**WORK TO DO**
Print all of the data exactly as written.

** Begin STORED DATA **

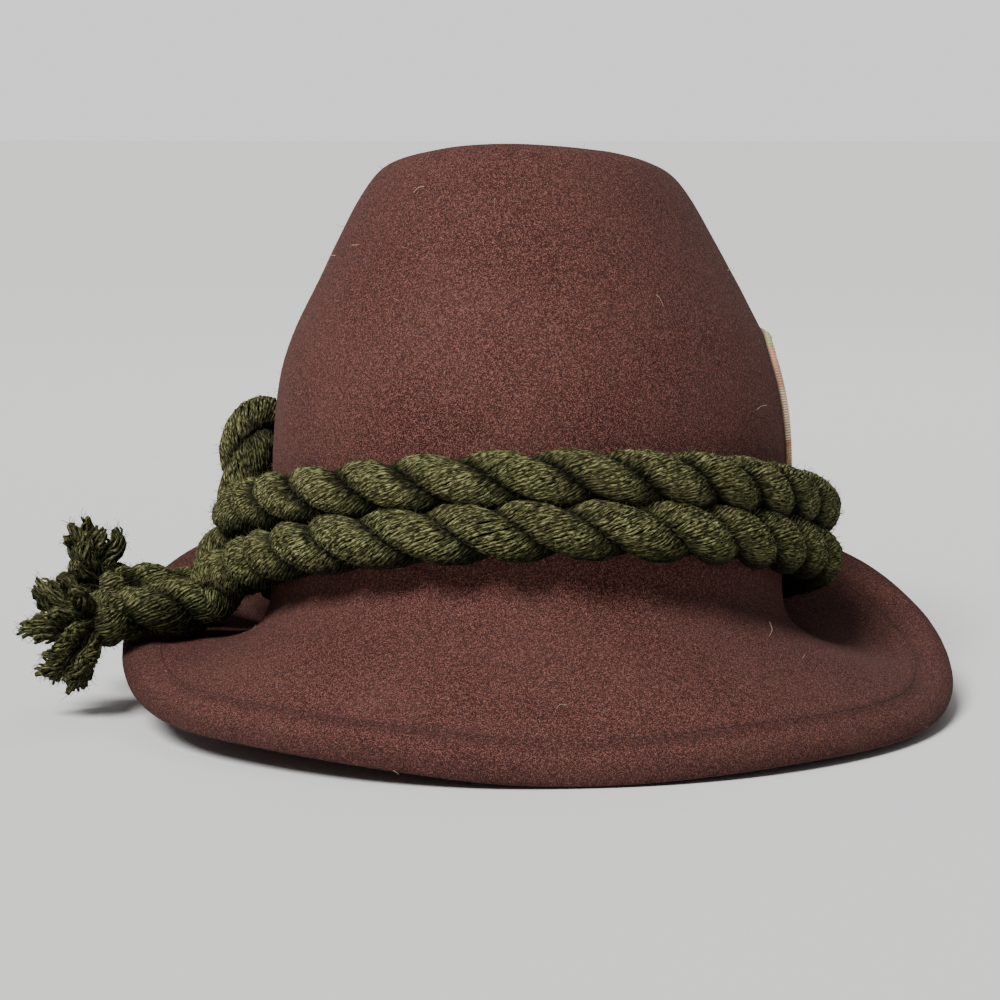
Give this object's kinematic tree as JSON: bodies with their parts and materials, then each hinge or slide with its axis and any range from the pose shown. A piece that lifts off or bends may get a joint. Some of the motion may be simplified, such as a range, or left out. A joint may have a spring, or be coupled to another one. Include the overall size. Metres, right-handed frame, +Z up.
{
  "type": "tyrolean hat",
  "caption": "Felt hat with a tapering crown, a brim low in front and turned up behind, and a thick twisted wool cord with frayed ends round the crown.",
  "frame": {"origin": "middle of the hat's outline on the surface that it stands on", "axes": "+Z up, -Y toward the front of the hat, +X toward the patch side; the cord's frayed ends are on the -X side"},
  "size_m": [0.2868, 0.293, 0.1731],
  "materials": {
    "felt": "pressed wool felt",
    "cord": "twisted wool yarn",
    "wool": "frayed wool yarn",
    "patch": "woven cloth"
  },
  "bodies": {
    "root": {"felt_body": "felt", "cord_wrap_upper": "cord", "cord_wrap_lower": "cord", "cord_loop": "cord", "cord_tail_upper": "cord", "cord_tail_lower": "cord", "tassel_upper": "wool", "tassel_lower": "wool", "side_patch": "patch"}
  },
  "joints": []
}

** End STORED DATA **

**REPLY TO THE TASK**
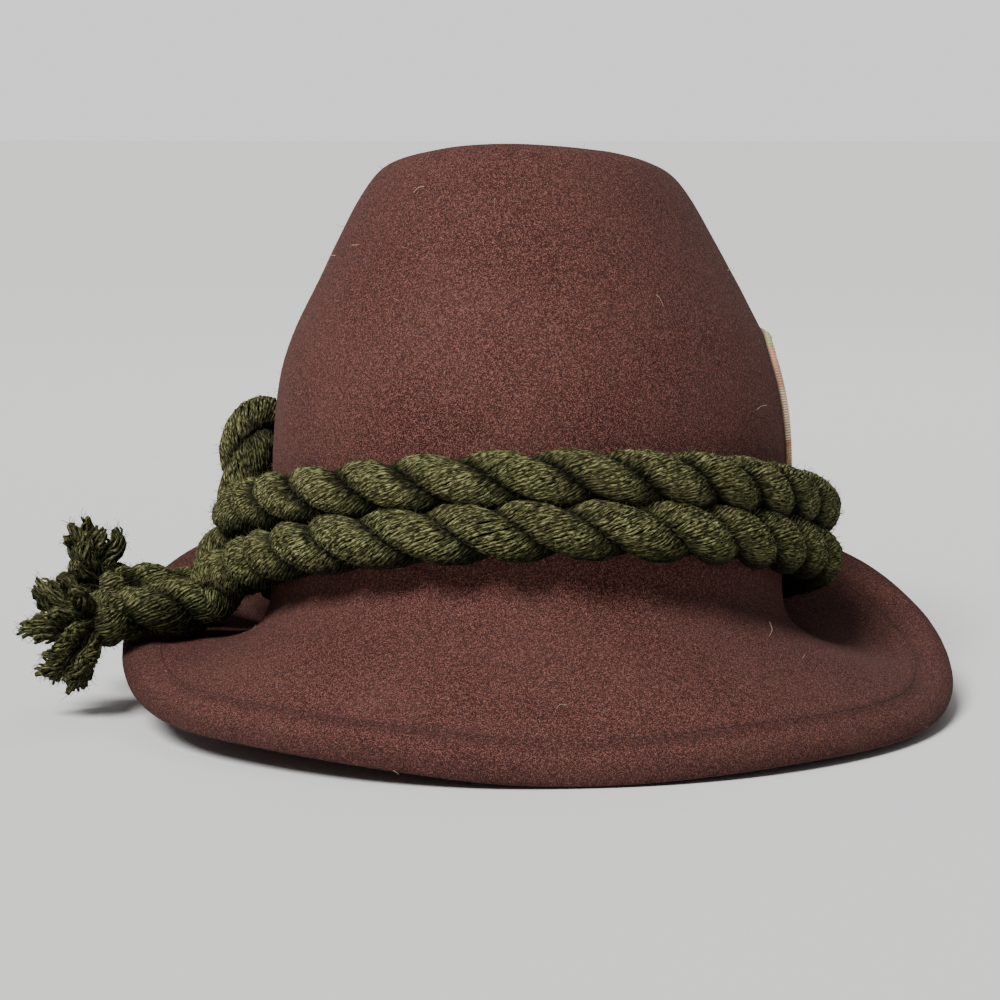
Give this object's kinematic tree as JSON: bodies with their parts and materials, then each hinge or slide with its axis and any range from the pose shown. A piece that lifts off or bends may get a joint. Some of the motion may be simplified, such as a range, or left out. A joint may have a spring, or be coupled to another one. Include the overall size. Metres, right-handed frame, +Z up.
{
  "type": "tyrolean hat",
  "caption": "Felt hat with a tapering crown, a brim low in front and turned up behind, and a thick twisted wool cord with frayed ends round the crown.",
  "frame": {"origin": "middle of the hat's outline on the surface that it stands on", "axes": "+Z up, -Y toward the front of the hat, +X toward the patch side; the cord's frayed ends are on the -X side"},
  "size_m": [0.2868, 0.293, 0.1731],
  "materials": {
    "felt": "pressed wool felt",
    "cord": "twisted wool yarn",
    "wool": "frayed wool yarn",
    "patch": "woven cloth"
  },
  "bodies": {
    "root": {"felt_body": "felt", "cord_wrap_upper": "cord", "cord_wrap_lower": "cord", "cord_loop": "cord", "cord_tail_upper": "cord", "cord_tail_lower": "cord", "tassel_upper": "wool", "tassel_lower": "wool", "side_patch": "patch"}
  },
  "joints": []
}